--- Start of Record excerpts ---

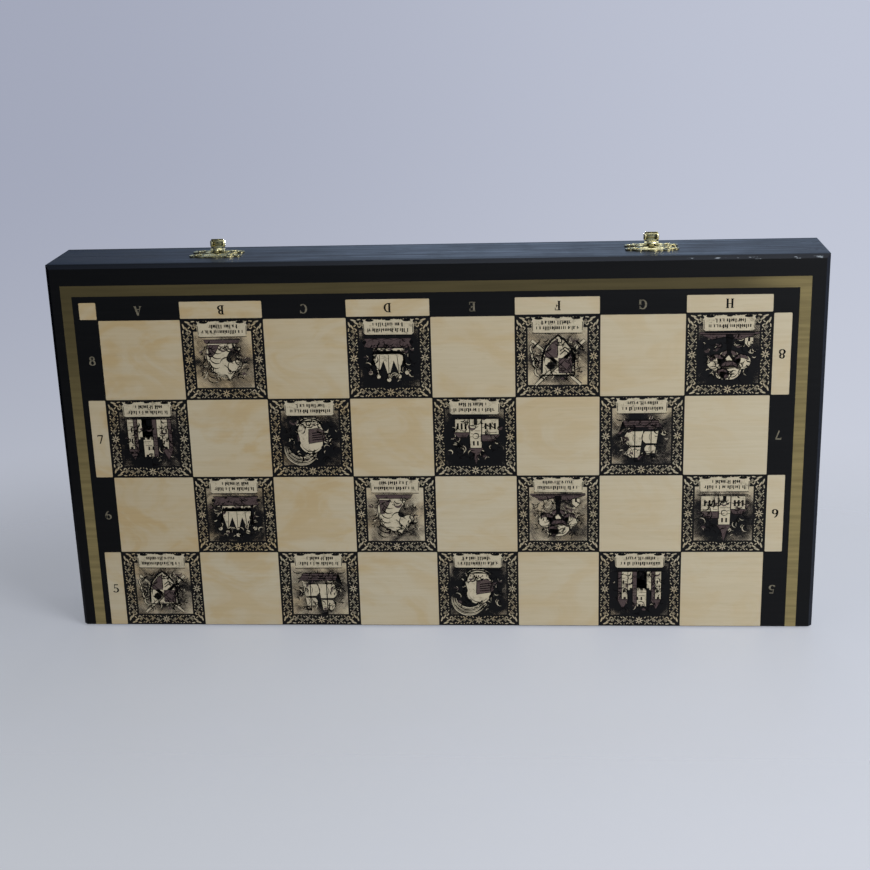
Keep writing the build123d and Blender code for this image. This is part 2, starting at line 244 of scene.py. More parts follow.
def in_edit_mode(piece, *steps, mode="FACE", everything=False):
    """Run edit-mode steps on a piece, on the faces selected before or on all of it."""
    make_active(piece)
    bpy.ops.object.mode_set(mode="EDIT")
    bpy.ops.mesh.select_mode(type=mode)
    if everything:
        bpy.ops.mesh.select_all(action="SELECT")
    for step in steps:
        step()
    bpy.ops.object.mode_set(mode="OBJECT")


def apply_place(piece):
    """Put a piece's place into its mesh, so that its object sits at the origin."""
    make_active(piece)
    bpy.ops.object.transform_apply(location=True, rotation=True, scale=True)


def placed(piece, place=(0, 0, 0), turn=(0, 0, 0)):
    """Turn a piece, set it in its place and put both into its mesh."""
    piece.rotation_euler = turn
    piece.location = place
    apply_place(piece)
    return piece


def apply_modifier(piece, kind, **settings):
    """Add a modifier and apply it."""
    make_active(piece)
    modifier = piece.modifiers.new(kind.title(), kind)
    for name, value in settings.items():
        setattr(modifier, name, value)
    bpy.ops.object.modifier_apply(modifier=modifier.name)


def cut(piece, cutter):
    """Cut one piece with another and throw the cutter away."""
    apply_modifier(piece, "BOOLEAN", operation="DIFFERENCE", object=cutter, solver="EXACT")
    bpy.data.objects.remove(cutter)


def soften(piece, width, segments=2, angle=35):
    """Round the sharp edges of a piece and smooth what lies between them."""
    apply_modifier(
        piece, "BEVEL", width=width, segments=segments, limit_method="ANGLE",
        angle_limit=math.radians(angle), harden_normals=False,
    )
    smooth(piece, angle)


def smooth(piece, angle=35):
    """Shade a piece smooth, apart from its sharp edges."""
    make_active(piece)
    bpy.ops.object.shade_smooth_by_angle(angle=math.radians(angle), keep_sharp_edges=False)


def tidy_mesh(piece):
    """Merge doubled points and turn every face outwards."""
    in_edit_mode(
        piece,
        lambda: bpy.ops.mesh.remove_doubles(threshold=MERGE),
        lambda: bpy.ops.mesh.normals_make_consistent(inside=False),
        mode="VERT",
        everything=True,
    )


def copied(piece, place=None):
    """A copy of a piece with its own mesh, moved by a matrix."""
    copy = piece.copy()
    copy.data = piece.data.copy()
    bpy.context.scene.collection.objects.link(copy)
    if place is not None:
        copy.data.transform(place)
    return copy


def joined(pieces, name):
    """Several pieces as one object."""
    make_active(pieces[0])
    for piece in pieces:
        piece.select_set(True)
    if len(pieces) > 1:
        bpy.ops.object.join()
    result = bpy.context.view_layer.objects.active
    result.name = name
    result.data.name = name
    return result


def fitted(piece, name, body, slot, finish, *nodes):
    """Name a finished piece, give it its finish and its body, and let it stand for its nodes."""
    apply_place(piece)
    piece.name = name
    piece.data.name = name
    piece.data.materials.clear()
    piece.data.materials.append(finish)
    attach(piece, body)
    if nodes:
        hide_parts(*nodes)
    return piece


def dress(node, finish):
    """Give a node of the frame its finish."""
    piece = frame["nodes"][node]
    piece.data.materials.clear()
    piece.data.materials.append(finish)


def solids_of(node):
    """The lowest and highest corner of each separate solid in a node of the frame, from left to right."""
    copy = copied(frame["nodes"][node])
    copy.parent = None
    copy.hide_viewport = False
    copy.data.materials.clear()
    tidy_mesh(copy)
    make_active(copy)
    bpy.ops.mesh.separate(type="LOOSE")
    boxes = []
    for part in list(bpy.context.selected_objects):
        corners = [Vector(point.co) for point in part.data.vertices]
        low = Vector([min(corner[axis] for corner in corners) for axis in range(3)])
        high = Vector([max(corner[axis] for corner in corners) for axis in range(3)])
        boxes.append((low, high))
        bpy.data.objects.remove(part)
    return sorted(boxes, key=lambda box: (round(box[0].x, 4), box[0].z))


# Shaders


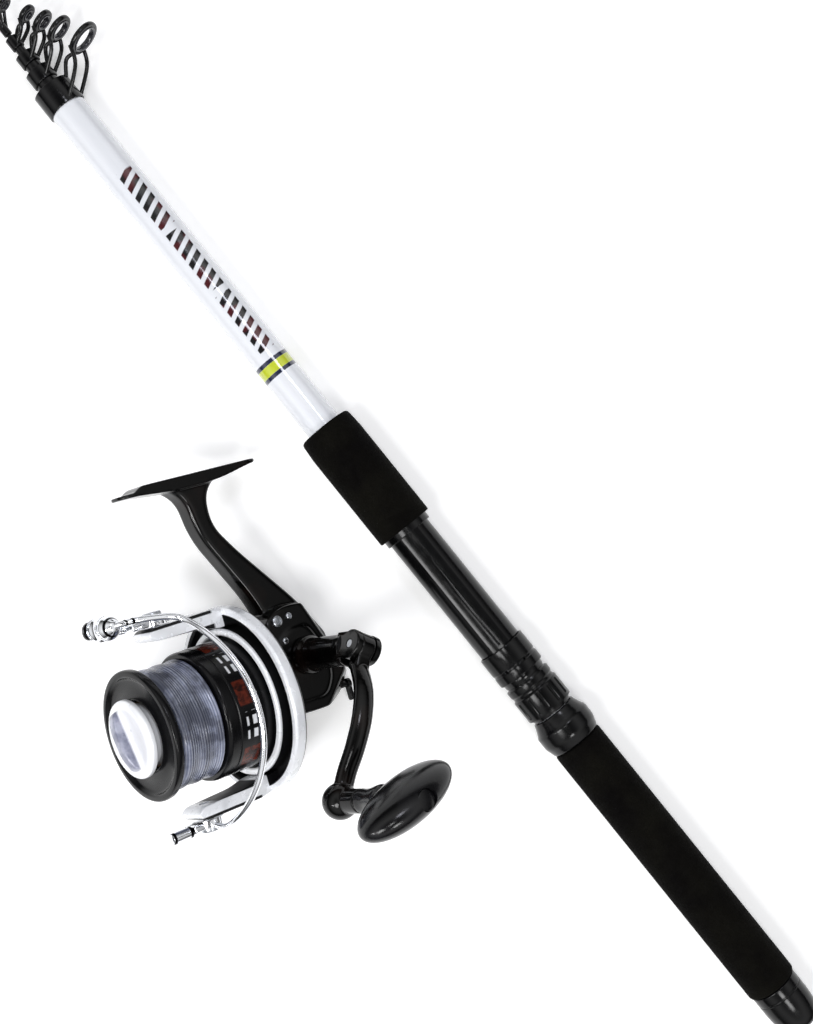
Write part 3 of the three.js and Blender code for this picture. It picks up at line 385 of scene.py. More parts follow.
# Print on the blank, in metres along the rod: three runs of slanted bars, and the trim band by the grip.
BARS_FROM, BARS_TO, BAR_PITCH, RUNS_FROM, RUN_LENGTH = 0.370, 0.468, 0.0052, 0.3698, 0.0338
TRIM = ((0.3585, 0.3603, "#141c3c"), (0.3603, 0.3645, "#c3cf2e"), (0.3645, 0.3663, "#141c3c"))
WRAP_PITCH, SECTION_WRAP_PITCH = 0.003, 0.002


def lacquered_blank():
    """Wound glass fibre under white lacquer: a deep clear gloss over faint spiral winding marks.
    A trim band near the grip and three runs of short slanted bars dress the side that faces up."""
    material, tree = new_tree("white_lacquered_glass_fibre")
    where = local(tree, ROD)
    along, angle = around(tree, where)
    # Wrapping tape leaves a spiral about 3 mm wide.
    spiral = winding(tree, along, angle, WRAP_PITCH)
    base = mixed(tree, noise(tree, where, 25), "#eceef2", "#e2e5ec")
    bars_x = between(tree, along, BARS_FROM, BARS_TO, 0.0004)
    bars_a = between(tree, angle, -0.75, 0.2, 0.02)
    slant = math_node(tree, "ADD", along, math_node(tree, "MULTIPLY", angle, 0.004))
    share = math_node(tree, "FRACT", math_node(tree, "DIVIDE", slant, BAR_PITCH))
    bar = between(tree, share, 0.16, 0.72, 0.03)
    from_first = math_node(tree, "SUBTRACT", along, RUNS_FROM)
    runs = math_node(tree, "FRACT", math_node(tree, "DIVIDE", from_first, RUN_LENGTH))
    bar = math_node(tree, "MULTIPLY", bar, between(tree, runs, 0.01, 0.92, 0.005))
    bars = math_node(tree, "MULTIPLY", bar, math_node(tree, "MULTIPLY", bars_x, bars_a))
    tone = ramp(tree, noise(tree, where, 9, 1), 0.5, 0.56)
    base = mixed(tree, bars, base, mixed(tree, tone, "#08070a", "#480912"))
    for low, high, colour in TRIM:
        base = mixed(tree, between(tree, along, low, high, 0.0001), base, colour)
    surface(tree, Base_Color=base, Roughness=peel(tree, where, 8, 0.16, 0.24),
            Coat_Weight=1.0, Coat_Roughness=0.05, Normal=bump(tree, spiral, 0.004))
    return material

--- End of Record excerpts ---

## Instruction:
Up to and including the line that holds "bpy.ops.object.modifier_apply(modifier=modifier.name)", reproduce the records above exactly from their first line, and give nothing else.

## Worked answer:
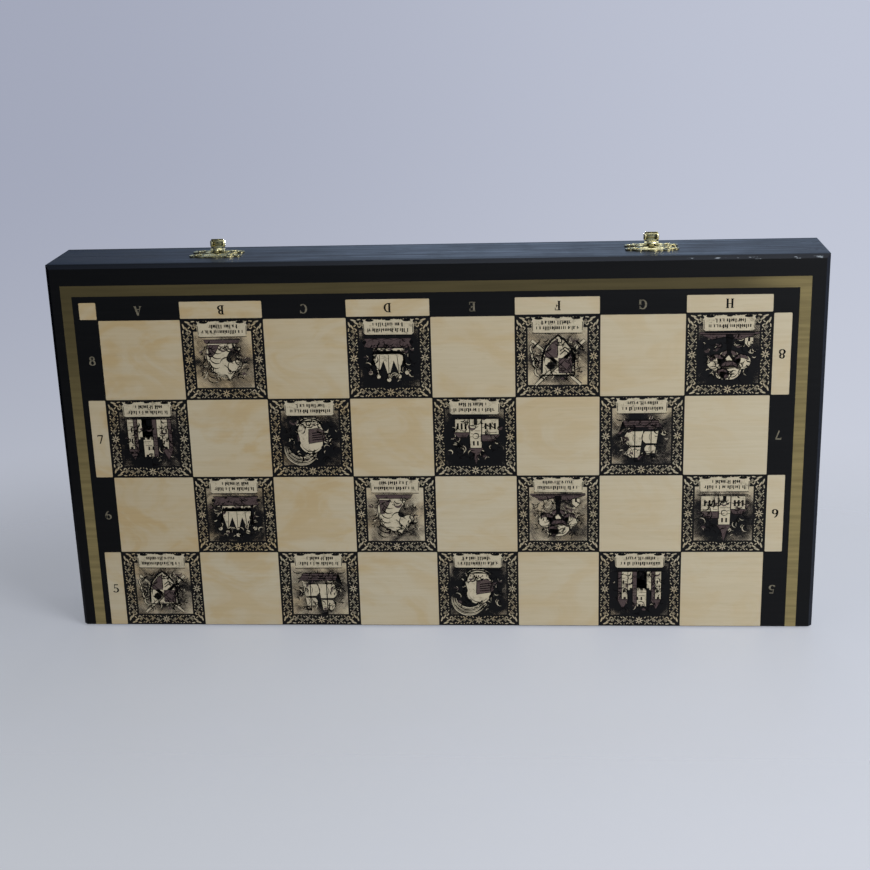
Keep writing the build123d and Blender code for this image. This is part 2, starting at line 244 of scene.py. More parts follow.
def in_edit_mode(piece, *steps, mode="FACE", everything=False):
    """Run edit-mode steps on a piece, on the faces selected before or on all of it."""
    make_active(piece)
    bpy.ops.object.mode_set(mode="EDIT")
    bpy.ops.mesh.select_mode(type=mode)
    if everything:
        bpy.ops.mesh.select_all(action="SELECT")
    for step in steps:
        step()
    bpy.ops.object.mode_set(mode="OBJECT")


def apply_place(piece):
    """Put a piece's place into its mesh, so that its object sits at the origin."""
    make_active(piece)
    bpy.ops.object.transform_apply(location=True, rotation=True, scale=True)


def placed(piece, place=(0, 0, 0), turn=(0, 0, 0)):
    """Turn a piece, set it in its place and put both into its mesh."""
    piece.rotation_euler = turn
    piece.location = place
    apply_place(piece)
    return piece


def apply_modifier(piece, kind, **settings):
    """Add a modifier and apply it."""
    make_active(piece)
    modifier = piece.modifiers.new(kind.title(), kind)
    for name, value in settings.items():
        setattr(modifier, name, value)
    bpy.ops.object.modifier_apply(modifier=modifier.name)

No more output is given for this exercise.